What should have happened at this point, as Jesus stood on the Mount of Olives and surveyed the city? What would you have expected? What would you have done. Many of us likely would have turned around and headed the other way. What should Jesus have been thinking? “I’m not walking into that! Those people don’t deserve me.”
Despite all that Jesus knew awaited him in Jerusalem, he rode down into the valley and entered the city. As we just sang, “In lowly pomp [he] ride[s] on to die” (CW 133:5). Nothing was going to stop this King from coming to those who needed him the most—sinners.

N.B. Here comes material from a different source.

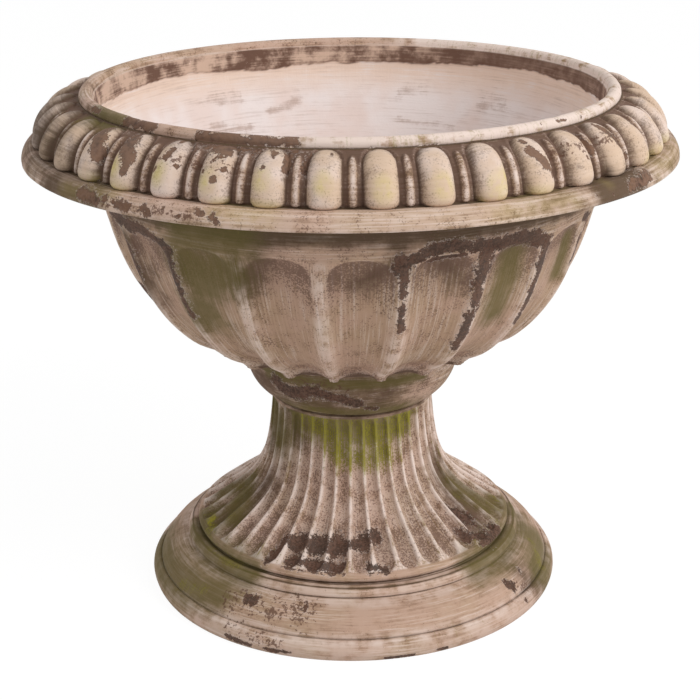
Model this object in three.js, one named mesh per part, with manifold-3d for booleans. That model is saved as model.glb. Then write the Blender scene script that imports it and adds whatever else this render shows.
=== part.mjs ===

Imagine if Jesus could see your life the way he could see Jerusalem from the Mount of Olives—a panorama of your life, including everything you’ve even done, said, and thought. Who of us has not given him every reason to turn around and go the other way. But he doesn’t. Jesus wanted to enter Jerusalem and draw that rebellious city to himself. That’s surprising. Jesus wants to enter your heart and draw you to himself. That’s just as surprising.
And so before this King comes again in judgment, he comes to you and me with all gentleness! He comes to win us to himself, to hand us his robe of righteousness to cover our sins, the robe he was about the pay for with his holy, precious blood and his innocent suffering and death. Our King comes not to interrogate us about our sins, but to save us from them, to forgive us. That is proof of his grace and another demonstration that our God is a God of surprises.
Praise God that he is—a God of surprises and a God of grace. Rejoice on this Palm Sunday that he comes to you humbly, not to condemn but to save. Hosanna in the highest!